Reproduce exactly the lines of the material beneath, from the line that contains "The FreeCAD and" to the line that contains "piece of cloth", both included, and no other lines.

## MATERIAL
* BEGIN *
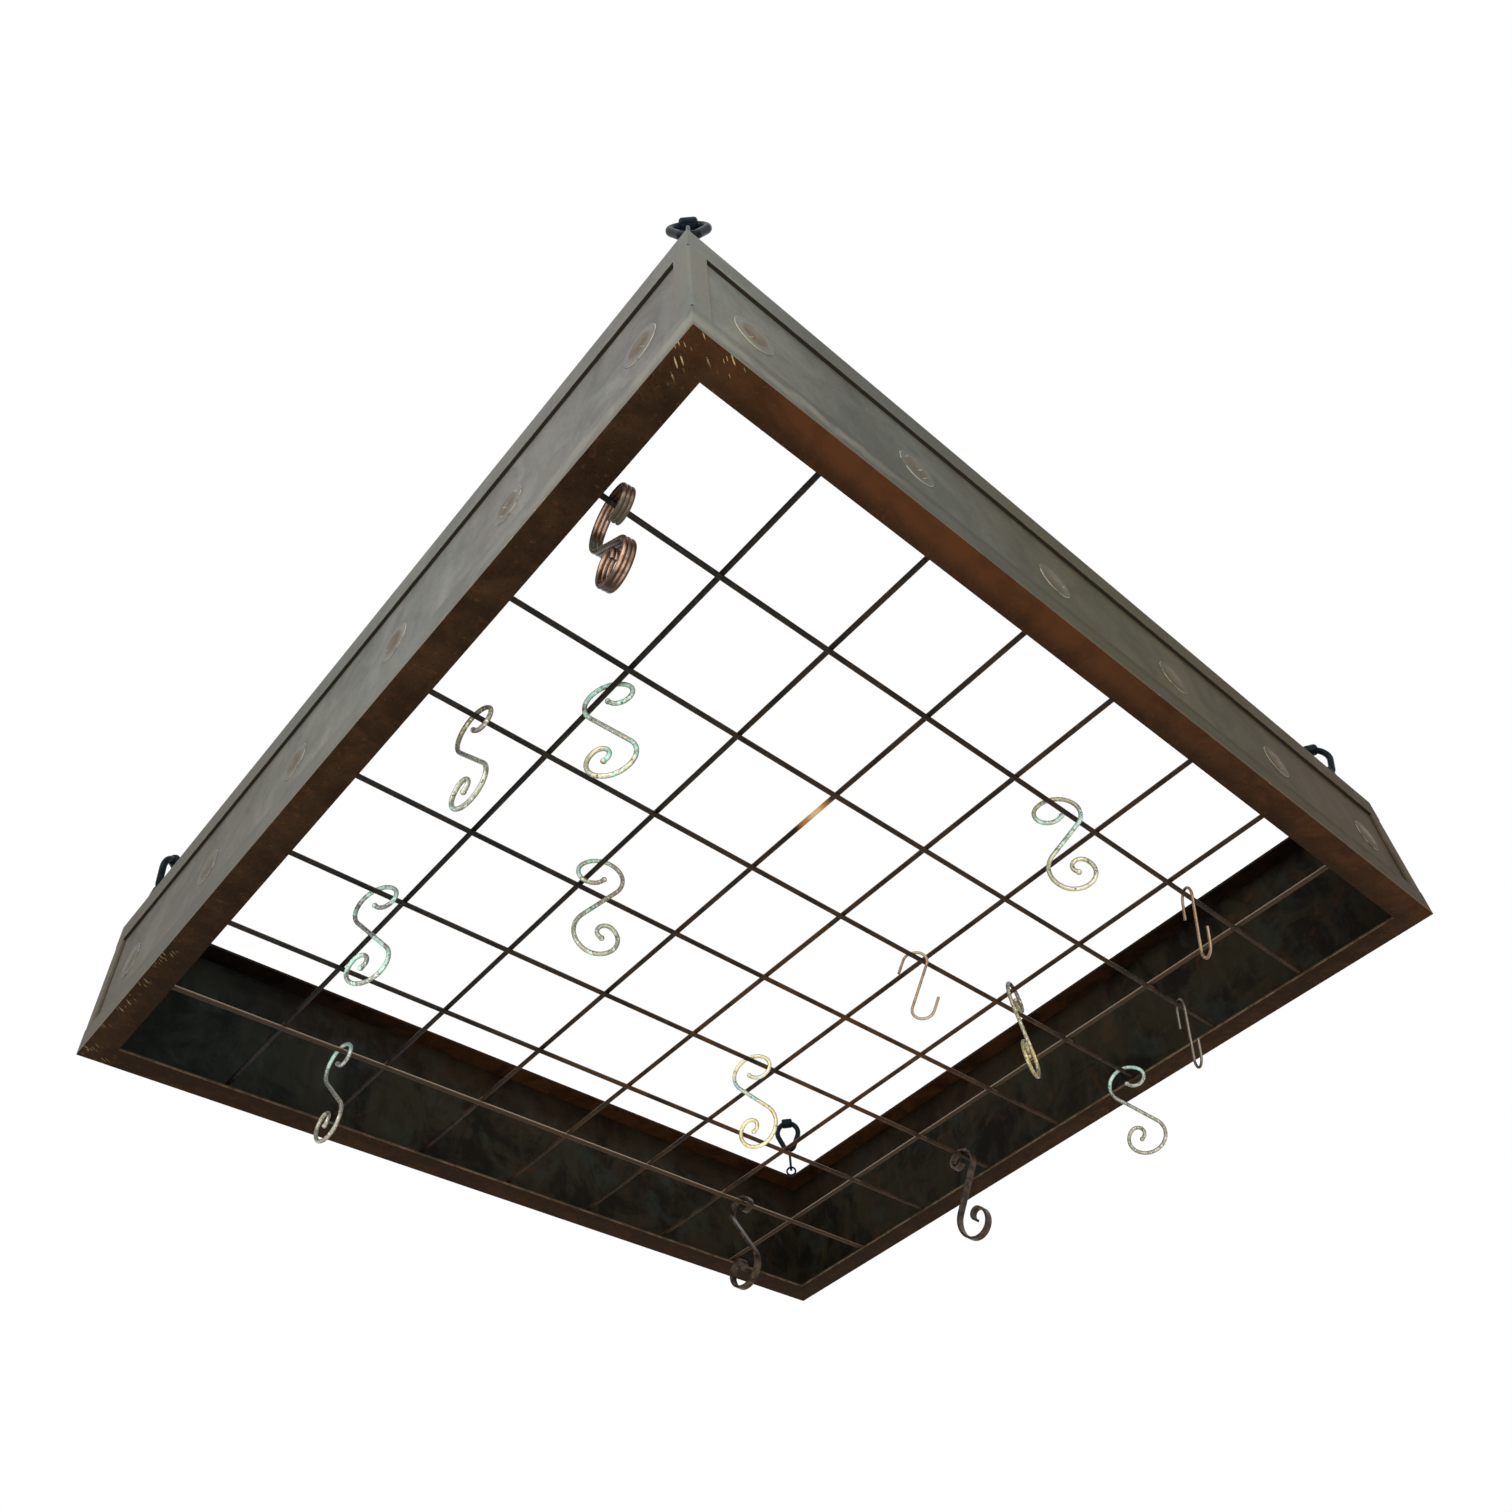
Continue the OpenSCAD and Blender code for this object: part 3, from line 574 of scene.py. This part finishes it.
* END *
* BEGIN *
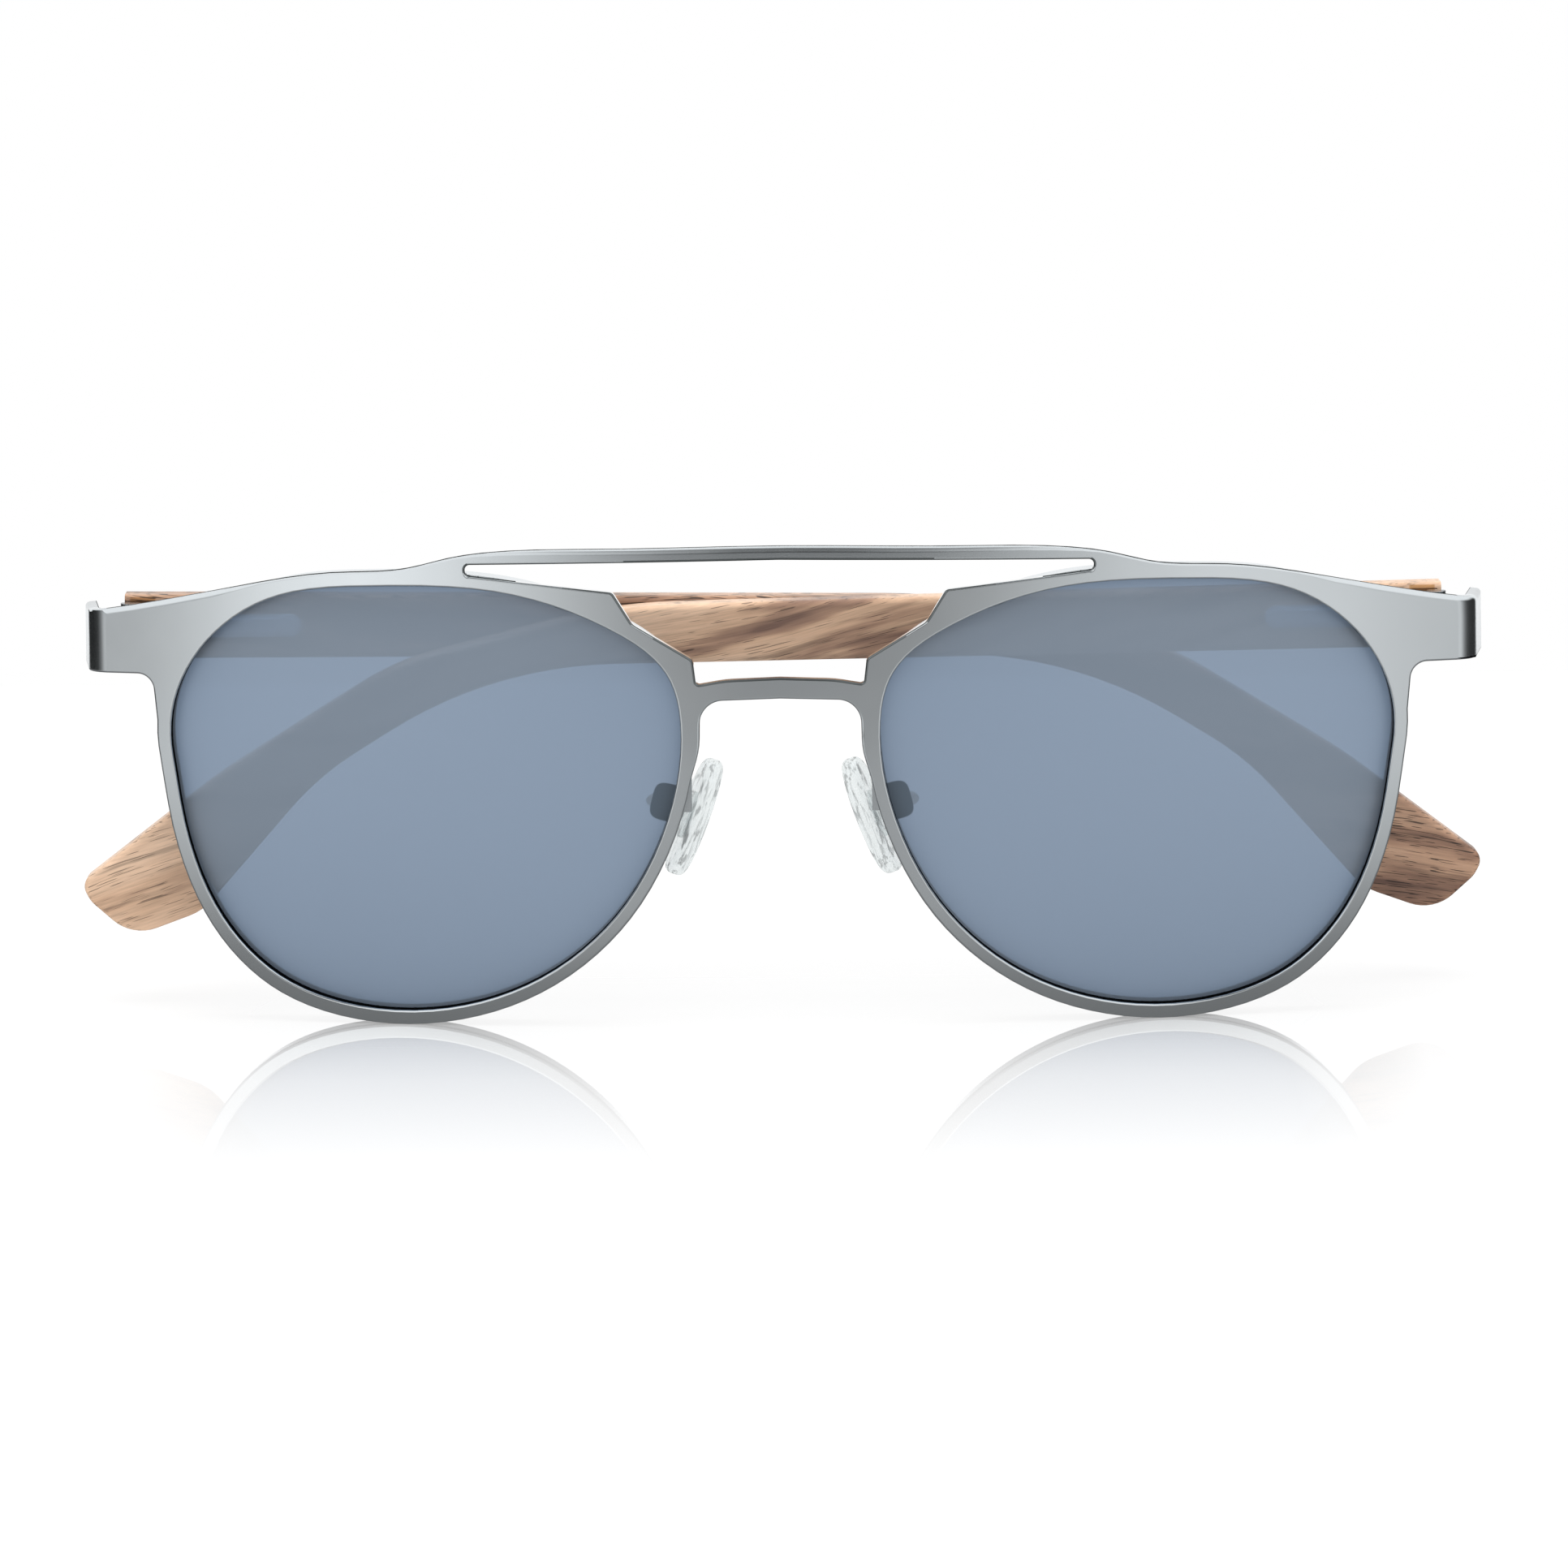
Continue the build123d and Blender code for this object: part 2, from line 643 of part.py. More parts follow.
* END *
* BEGIN *
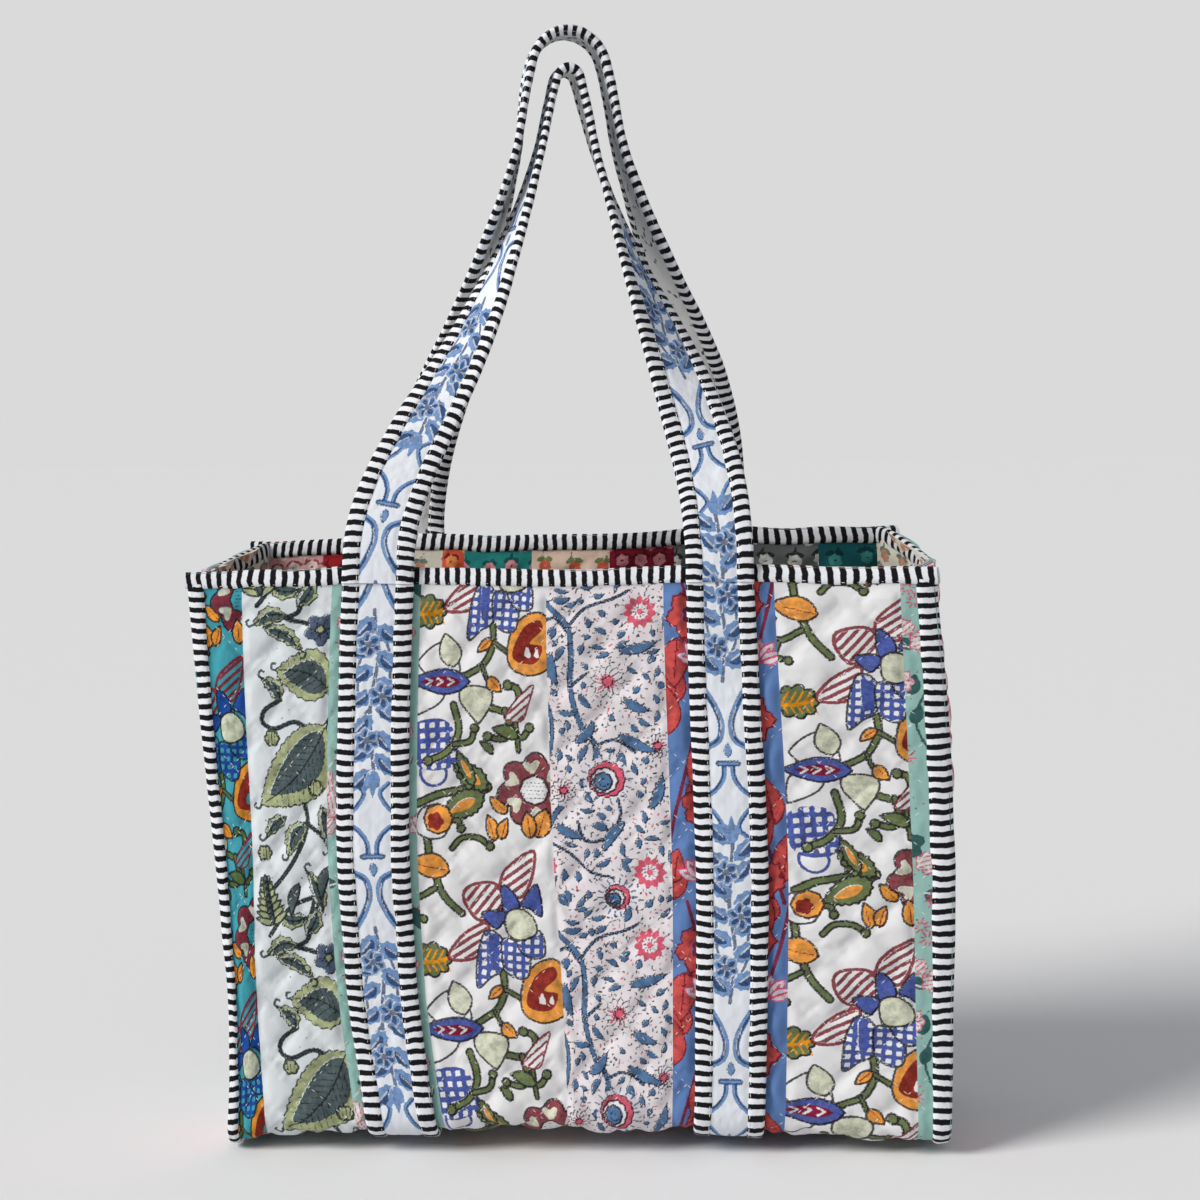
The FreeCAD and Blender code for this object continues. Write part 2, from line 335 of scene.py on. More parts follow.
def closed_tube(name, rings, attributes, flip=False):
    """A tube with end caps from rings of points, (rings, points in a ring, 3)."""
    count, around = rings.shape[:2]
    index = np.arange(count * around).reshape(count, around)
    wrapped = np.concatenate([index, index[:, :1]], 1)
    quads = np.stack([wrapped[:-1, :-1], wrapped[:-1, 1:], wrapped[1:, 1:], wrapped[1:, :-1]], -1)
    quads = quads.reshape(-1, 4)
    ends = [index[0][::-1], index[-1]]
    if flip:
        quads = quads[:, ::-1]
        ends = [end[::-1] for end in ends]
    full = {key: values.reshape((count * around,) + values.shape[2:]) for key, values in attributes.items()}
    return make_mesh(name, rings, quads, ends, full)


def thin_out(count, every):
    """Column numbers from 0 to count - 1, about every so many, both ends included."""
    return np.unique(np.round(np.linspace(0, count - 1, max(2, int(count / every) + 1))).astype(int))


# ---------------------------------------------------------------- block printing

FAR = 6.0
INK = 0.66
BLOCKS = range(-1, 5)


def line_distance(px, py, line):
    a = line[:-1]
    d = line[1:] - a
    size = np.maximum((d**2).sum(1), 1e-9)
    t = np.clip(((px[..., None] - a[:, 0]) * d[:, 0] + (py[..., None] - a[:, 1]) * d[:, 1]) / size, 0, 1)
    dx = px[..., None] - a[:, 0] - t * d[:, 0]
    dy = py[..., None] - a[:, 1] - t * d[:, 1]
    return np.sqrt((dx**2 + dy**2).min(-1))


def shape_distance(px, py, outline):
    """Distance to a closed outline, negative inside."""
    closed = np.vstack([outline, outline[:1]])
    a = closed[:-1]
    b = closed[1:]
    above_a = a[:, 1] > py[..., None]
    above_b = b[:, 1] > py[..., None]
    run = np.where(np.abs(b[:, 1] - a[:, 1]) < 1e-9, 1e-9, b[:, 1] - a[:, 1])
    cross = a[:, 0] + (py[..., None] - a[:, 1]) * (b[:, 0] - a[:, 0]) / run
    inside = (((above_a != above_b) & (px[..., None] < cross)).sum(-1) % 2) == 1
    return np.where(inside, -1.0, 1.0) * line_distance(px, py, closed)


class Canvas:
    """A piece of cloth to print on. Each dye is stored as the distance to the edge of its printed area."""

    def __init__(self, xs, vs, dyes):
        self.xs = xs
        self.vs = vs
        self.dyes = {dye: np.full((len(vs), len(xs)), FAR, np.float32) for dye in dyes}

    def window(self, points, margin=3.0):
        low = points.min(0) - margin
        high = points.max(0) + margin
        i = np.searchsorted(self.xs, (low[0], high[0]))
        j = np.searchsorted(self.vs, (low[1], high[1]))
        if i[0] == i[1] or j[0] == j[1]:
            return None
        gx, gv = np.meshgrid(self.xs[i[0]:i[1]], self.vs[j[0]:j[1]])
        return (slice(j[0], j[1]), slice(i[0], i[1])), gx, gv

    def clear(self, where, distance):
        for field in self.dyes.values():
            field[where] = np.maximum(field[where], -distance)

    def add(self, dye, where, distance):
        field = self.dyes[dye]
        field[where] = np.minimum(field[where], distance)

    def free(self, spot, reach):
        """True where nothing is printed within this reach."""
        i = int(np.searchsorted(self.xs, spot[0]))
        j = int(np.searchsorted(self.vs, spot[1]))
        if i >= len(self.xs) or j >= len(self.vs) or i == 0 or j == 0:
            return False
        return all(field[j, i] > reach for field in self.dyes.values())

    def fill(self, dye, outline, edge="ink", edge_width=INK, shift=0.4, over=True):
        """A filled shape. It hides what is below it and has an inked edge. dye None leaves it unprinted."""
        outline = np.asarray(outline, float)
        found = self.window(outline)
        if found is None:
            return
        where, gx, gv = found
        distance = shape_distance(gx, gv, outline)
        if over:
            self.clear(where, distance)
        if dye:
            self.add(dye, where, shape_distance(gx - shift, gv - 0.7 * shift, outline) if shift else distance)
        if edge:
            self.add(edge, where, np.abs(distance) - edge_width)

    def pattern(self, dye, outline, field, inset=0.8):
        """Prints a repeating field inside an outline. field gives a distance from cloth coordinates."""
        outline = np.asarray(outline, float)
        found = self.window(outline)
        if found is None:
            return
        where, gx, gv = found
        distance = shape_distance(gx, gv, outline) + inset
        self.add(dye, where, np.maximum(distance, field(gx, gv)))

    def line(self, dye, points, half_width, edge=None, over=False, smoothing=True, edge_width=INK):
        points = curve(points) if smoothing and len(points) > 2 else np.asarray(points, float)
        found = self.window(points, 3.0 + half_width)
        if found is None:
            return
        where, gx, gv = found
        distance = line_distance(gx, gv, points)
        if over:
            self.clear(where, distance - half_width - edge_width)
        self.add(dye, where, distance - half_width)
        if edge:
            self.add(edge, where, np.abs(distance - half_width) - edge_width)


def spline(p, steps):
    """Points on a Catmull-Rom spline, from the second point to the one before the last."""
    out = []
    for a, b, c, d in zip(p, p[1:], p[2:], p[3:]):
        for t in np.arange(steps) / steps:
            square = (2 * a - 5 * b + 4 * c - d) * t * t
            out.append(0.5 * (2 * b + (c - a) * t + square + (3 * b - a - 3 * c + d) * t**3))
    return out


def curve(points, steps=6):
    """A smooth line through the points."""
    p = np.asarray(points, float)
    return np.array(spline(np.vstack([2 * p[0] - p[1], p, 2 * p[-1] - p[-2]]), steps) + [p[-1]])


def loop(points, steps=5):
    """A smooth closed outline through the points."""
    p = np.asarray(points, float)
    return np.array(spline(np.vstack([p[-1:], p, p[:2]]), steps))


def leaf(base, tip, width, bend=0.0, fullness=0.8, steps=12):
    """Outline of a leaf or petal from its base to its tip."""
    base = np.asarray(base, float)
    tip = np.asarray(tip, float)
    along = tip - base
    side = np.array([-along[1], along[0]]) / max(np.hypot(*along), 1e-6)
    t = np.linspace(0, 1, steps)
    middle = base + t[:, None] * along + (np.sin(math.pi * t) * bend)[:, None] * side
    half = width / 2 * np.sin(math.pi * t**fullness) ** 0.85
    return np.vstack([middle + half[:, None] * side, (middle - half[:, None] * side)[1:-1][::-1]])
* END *
## TASK RESPONSE
The FreeCAD and Blender code for this object continues. Write part 2, from line 335 of scene.py on. More parts follow.
def closed_tube(name, rings, attributes, flip=False):
    """A tube with end caps from rings of points, (rings, points in a ring, 3)."""
    count, around = rings.shape[:2]
    index = np.arange(count * around).reshape(count, around)
    wrapped = np.concatenate([index, index[:, :1]], 1)
    quads = np.stack([wrapped[:-1, :-1], wrapped[:-1, 1:], wrapped[1:, 1:], wrapped[1:, :-1]], -1)
    quads = quads.reshape(-1, 4)
    ends = [index[0][::-1], index[-1]]
    if flip:
        quads = quads[:, ::-1]
        ends = [end[::-1] for end in ends]
    full = {key: values.reshape((count * around,) + values.shape[2:]) for key, values in attributes.items()}
    return make_mesh(name, rings, quads, ends, full)


def thin_out(count, every):
    """Column numbers from 0 to count - 1, about every so many, both ends included."""
    return np.unique(np.round(np.linspace(0, count - 1, max(2, int(count / every) + 1))).astype(int))


# ---------------------------------------------------------------- block printing

FAR = 6.0
INK = 0.66
BLOCKS = range(-1, 5)


def line_distance(px, py, line):
    a = line[:-1]
    d = line[1:] - a
    size = np.maximum((d**2).sum(1), 1e-9)
    t = np.clip(((px[..., None] - a[:, 0]) * d[:, 0] + (py[..., None] - a[:, 1]) * d[:, 1]) / size, 0, 1)
    dx = px[..., None] - a[:, 0] - t * d[:, 0]
    dy = py[..., None] - a[:, 1] - t * d[:, 1]
    return np.sqrt((dx**2 + dy**2).min(-1))


def shape_distance(px, py, outline):
    """Distance to a closed outline, negative inside."""
    closed = np.vstack([outline, outline[:1]])
    a = closed[:-1]
    b = closed[1:]
    above_a = a[:, 1] > py[..., None]
    above_b = b[:, 1] > py[..., None]
    run = np.where(np.abs(b[:, 1] - a[:, 1]) < 1e-9, 1e-9, b[:, 1] - a[:, 1])
    cross = a[:, 0] + (py[..., None] - a[:, 1]) * (b[:, 0] - a[:, 0]) / run
    inside = (((above_a != above_b) & (px[..., None] < cross)).sum(-1) % 2) == 1
    return np.where(inside, -1.0, 1.0) * line_distance(px, py, closed)


class Canvas:
    """A piece of cloth to print on. Each dye is stored as the distance to the edge of its printed area."""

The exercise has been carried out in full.